Quote exactly, and only, the lines of the material below from the line with "for name, shape" through the line with "obj.matrix_world = Matrix.Identity(4)".
○ ○ ○ ○
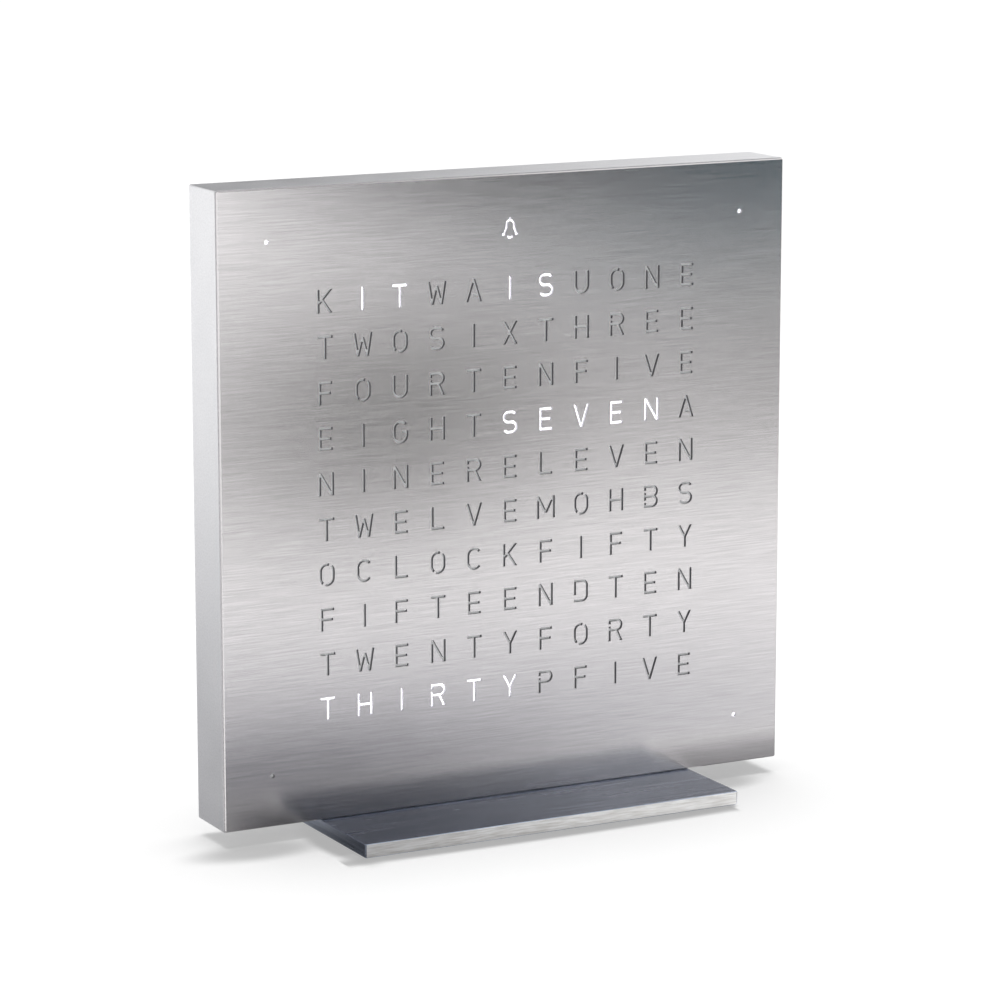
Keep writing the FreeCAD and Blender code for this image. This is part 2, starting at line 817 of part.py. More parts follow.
def board_screws():
    return group([pan_screw(x, z, board_back, board_screw_length) for x, z in spacer_places])


def board_connector():
    """Plug and socket that join the two boards."""
    return block(0, board_top - link_drop, link_width, link_height, lamp_board_back, board_front)


def processor():
    return on_board(processor_x, button_place, processor_size, processor_size, processor_height)


def clock_chip():
    return on_board(processor_x, clock_chip_z, clock_chip_width, clock_chip_height,
                    small_chip_thick)


def crystal():
    """The quartz crystal that keeps the time, below the clock chip."""
    return on_board(processor_x, crystal_z, crystal_width, crystal_height, crystal_thick)


def tap_sensor():
    """Feels a tap on the top of the clock, which stops the alarm for a while."""
    return on_board(-processor_x, clock_chip_z, tap_sensor_size, tap_sensor_size,
                    small_chip_thick)


def regulator():
    return on_board(regulator_x, jack_place, regulator_size, regulator_size, small_chip_thick)


def choke():
    return disc(choke_x, jack_place, choke_diameter, board_back, board_back + choke_thick)


def capacitors():
    """A row of capacitors above the regulator and the choke."""
    first = regulator_x - regulator_size / 2 + capacitor_length / 2
    return group([on_board(first + number * capacitor_pitch, capacitor_z, capacitor_length,
                           capacitor_width, capacitor_thick)
                  for number in range(capacitor_count)])


def buzzer():
    """Alarm sounder, with its port towards the sound holes in the rear cover."""
    x, z = buzzer_place
    case = on_board(x, z, buzzer_size, buzzer_size, buzzer_thick)
    port = disc(x, z, buzzer_port, board_back + buzzer_thick / 2, board_back + buzzer_thick)
    return case.cut(port)


# ---- Standby cell ---------------------------------------------------------------------
def cell_holder():
    """Round cup on the back of the lamp board for the cell that keeps the time."""
    outer = cell_diameter + 2 * (cell_gap + holder_wall)
    cell_floor = lamp_board_back + holder_floor
    cup = disc(cell_x, cell_z, outer, lamp_board_back, cell_floor + cell_thick)
    return cup.cut(disc(cell_x, cell_z, cell_diameter + 2 * cell_gap,
                        cell_floor, cell_floor + cell_thick))


def coin_cell():
    cell_floor = lamp_board_back + holder_floor
    return disc(cell_x, cell_z, cell_diameter, cell_floor, cell_floor + cell_thick)


def cell_clip():
    """Steel strip over the cell, bent down to the board on both sides of the holder."""
    cell_back = lamp_board_back + holder_floor + cell_thick
    span = cell_diameter + 2 * (2 * cell_gap + holder_wall + clip_thick)
    strip = block(cell_x, cell_z, span, clip_width, cell_back, cell_back + clip_thick)
    for side in (-1, 1):
        leg_x = cell_x + side * (span - clip_thick) / 2
        foot_x = cell_x + side * (span + clip_foot - clip_thick) / 2
        strip = strip.fuse(block(leg_x, cell_z, clip_thick, clip_width,
                                 lamp_board_back, cell_back))
        strip = strip.fuse(block(foot_x, cell_z, clip_foot, clip_width,
                                 lamp_board_back, lamp_board_back + clip_thick))
    return strip.removeSplitter()


# ---- Power inlet ----------------------------------------------------------------------
def power_inlet():
    """Round low-voltage socket, flush with the rear cover."""
    case = block(0, jack_place, jack_size, jack_size, rear_y - jack_length, rear_inside)
    case = case.fuse(disc(0, jack_place, jack_nose, rear_inside, rear_y)).removeSplitter()
    return case.cut(disc(0, jack_place, jack_bore, rear_y - jack_bore_depth, rear_y))


def inlet_pin():
    """Centre contact, standing on the floor of the socket's bore."""
    return disc(0, jack_place, jack_pin_diameter, rear_y - jack_bore_depth,
                rear_y - jack_pin_setback)


# ---- Buttons and rear cover -----------------------------------------------------------
def button(x, z):
    """Push button: a cap through the rear cover, a flange that keeps it in, and a stem."""
    flange_back = rear_inside - flange_gap
    flange_front = flange_back - flange_thick
    switch_top = board_back + switch_thick
    cap_body = disc(x, z, button_diameter, flange_back, rear_y + button_proud)
    crown = edges_at(cap_body, lambda p: p.y > rear_y)
    cap_body = cap_body.makeFillet(button_edge, crown)
    flange = disc(x, z, flange_diameter, flange_front, flange_back)
    stem = disc(x, z, stem_diameter, switch_top - stem_entry, flange_front)
    return cap_body.fuse(flange).fuse(stem).removeSplitter()


def switches():
    """One push switch per button, with a well that the button's stem presses into."""
    solids = []
    for x, z in button_places:
        case = on_board(x, z, switch_size, switch_size, switch_thick)
        top = board_back + switch_thick
        solids.append(case.cut(disc(x, z, switch_well, top - switch_well_depth, top)))
    return group(solids)


def rear_cover():
    """Moulded cover let into the back of the frame, with holes for the buttons, the power
    inlet and the sound."""
    side = rear_side - 2 * rear_gap
    holes = [circle(x, z, button_diameter + 2 * button_gap) for x, z in button_places]
    holes.append(circle(0, jack_place, jack_nose + 2 * nose_gap))
    x, z = buzzer_place
    holes += [circle(x + a, z + b, sound_hole)
              for a in along(sound_count, sound_pitch) for b in along(sound_count, sound_pitch)]
    cover = sheet(square(0, 0, side, side), holes, rear_inside, rear_y)
    cover = cover.makeChamfer(min(rear_cover_edge, rear_thick / 2), rim_at(cover, side, rear_y))
    for x, z in post_places:
        hole = sink(small_thread, small_head, small_head_height, rear_thick)
        cover = cover.cut(faced_back(hole, x, z, rear_y))
    return cover


def rear_screws():
    return group([faced_back(flush_screw(small_thread, small_head, small_head_height,
                                         rear_screw_length), x, z, rear_y)
                  for x, z in post_places])


# ---- Base -----------------------------------------------------------------------------
def base_plate():
    """Brushed steel plate that the body stands on, with countersunk holes from below."""
    plate = Part.makeBox(base_width, base_depth, base_thick,
                         Vec(-base_width / 2, -base_depth / 2, pad_thick))
    uprights = [edge for edge in plate.Edges
                if abs(edge.Vertexes[0].Z - edge.Vertexes[1].Z) > base_thick / 2]
    plate = plate.makeFillet(base_corner, uprights)
    level = [edge for edge in plate.Edges
             if abs(edge.Vertexes[0].Z - edge.Vertexes[1].Z) < base_thick / 2]
    plate = plate.makeChamfer(min(base_edge, base_thick / 4), level)
    for x in along(base_screw_count, base_screw_pitch):
        hole = sink(base_thread, base_head, base_head_height, base_thick)
        plate = plate.cut(faced_down(hole, x, base_screw_y, pad_thick))
    return plate


def base_screws():
    return group([faced_down(flush_screw(base_thread, base_head, base_head_height,
                                         base_screw_length), x, base_screw_y, pad_thick)
                  for x in along(base_screw_count, base_screw_pitch)])


def base_pad():
    """Thin rubber sheet under the base plate that keeps it from slipping."""
    return Part.makeBox(base_width - 2 * pad_inset, base_depth - 2 * pad_inset, pad_thick,
                        Vec(pad_inset - base_width / 2, pad_inset - base_depth / 2, 0))


# ---- Assembly -------------------------------------------------------------------------
body_pieces = {
    "front_cover": front_cover(),
    "cover_magnets": cover_magnets(),
    "diffuser": diffuser(),
    "light_grid": light_grid(),
    "lamp_board": lamp_board(),
    "letter_lamps": letter_lamps(),
    "minute_lamps": minute_lamps(),
    "alarm_lamp": alarm_lamp(),
    "light_sensor": light_sensor(),
    "lamp_board_screws": lamp_board_screws(),
    "driver_chips": driver_chips(),
    "frame": frame(),
    "controller_board": controller_board(),
    "board_spacers": board_spacers(),
    "board_screws": board_screws(),
    "board_connector": board_connector(),
    "processor": processor(),
    "clock_chip": clock_chip(),
    "crystal": crystal(),
    "tap_sensor": tap_sensor(),
    "regulator": regulator(),
    "choke": choke(),
    "capacitors": capacitors(),
    "buzzer": buzzer(),
    "cell_holder": cell_holder(),
    "coin_cell": coin_cell(),
    "cell_clip": cell_clip(),
    "power_inlet": power_inlet(),
    "inlet_pin": inlet_pin(),
    "switches": switches(),
    "rear_cover": rear_cover(),
    "rear_screws": rear_screws(),
}
for name, (x, z) in zip(("minute_button", "mode_button", "hour_button"), button_places):
    body_pieces[name] = button(x, z)
for shape in body_pieces.values():
    shape.translate(Vec(0, 0, face_middle))

base_pieces = {
    "base_plate": base_plate(),
    "base_screws": base_screws(),
    "base_pad": base_pad(),
}

for name, shape in {**body_pieces, **base_pieces}.items():
    shape.exportStep("parts/" + name + ".step")
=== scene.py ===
import math

import bmesh
import bpy
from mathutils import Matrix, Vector


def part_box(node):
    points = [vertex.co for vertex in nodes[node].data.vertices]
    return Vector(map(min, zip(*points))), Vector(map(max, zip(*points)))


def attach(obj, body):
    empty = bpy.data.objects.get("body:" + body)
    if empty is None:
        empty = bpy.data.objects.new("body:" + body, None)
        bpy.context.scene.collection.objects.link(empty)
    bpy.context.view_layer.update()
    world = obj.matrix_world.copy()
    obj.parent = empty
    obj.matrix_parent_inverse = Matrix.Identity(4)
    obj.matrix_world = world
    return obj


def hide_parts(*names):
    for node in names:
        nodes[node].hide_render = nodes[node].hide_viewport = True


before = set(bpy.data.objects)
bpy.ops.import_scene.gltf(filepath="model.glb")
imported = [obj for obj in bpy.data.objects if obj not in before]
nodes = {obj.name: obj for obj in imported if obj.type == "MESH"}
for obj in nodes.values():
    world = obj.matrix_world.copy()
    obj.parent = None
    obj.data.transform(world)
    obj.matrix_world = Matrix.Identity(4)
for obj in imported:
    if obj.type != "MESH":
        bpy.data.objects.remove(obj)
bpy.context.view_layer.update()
bpy.ops.object.select_all(action="DESELECT")

MM = 0.001


# ---- Camera ---------------------------------------------------------------------------------
# A long lens, higher than the top of the clock and to the left of its face.
view_azimuth = math.radians(-27.72)
view_elevation = math.radians(11.17)
view_distance = 852.8 * MM
aim = Vector((1.2, 0, 67.2)) * MM

back = Vector((
    math.sin(view_azimuth) * math.cos(view_elevation),
    -math.cos(view_azimuth) * math.cos(view_elevation),
    math.sin(view_elevation),
))
bpy.ops.object.camera_add(location=aim + back * view_distance)
camera = bpy.context.object
camera.rotation_mode = "QUATERNION"
camera.rotation_quaternion = (-back).to_track_quat("-Z", "Y")
camera.data.sensor_width = 36
camera.data.lens = 142.4
camera.data.clip_start = 0.05
bpy.context.scene.camera = camera


# ---- Frame ----------------------------------------------------------------------------------
# One ring of aluminium, milled from the solid and blasted with fine glass beads, which
# leaves an even, dull grain. It carries everything else, and nothing holds it but the base.
blasted_light = "#f6f6f8"
blasted_dark = "#eaeaec"
bead_size = 0.35 * MM        # real grain is nearer 0.1 mm, and is drawn coarser to show
bead_depth = 0.02 * MM
blast_smooth = 0.42          # roughness, from patch to patch
blast_dull = 0.48
blast_patch = 9 * MM         # the jet's passes overlap in faint patches


def linear(code):
    """An sRGB hex colour as linear RGBA."""
    parts = [int(code[i:i + 2], 16) / 255 for i in (1, 3, 5)]
    return [p / 12.92 if p <= 0.04045 else ((p + 0.055) / 1.055) ** 2.4 for p in parts] + [1.0]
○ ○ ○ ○
Answer in full -
for name, shape in {**body_pieces, **base_pieces}.items():
    shape.exportStep("parts/" + name + ".step")
=== scene.py ===
import math

import bmesh
import bpy
from mathutils import Matrix, Vector


def part_box(node):
    points = [vertex.co for vertex in nodes[node].data.vertices]
    return Vector(map(min, zip(*points))), Vector(map(max, zip(*points)))


def attach(obj, body):
    empty = bpy.data.objects.get("body:" + body)
    if empty is None:
        empty = bpy.data.objects.new("body:" + body, None)
        bpy.context.scene.collection.objects.link(empty)
    bpy.context.view_layer.update()
    world = obj.matrix_world.copy()
    obj.parent = empty
    obj.matrix_parent_inverse = Matrix.Identity(4)
    obj.matrix_world = world
    return obj


def hide_parts(*names):
    for node in names:
        nodes[node].hide_render = nodes[node].hide_viewport = True


before = set(bpy.data.objects)
bpy.ops.import_scene.gltf(filepath="model.glb")
imported = [obj for obj in bpy.data.objects if obj not in before]
nodes = {obj.name: obj for obj in imported if obj.type == "MESH"}
for obj in nodes.values():
    world = obj.matrix_world.copy()
    obj.parent = None
    obj.data.transform(world)
    obj.matrix_world = Matrix.Identity(4)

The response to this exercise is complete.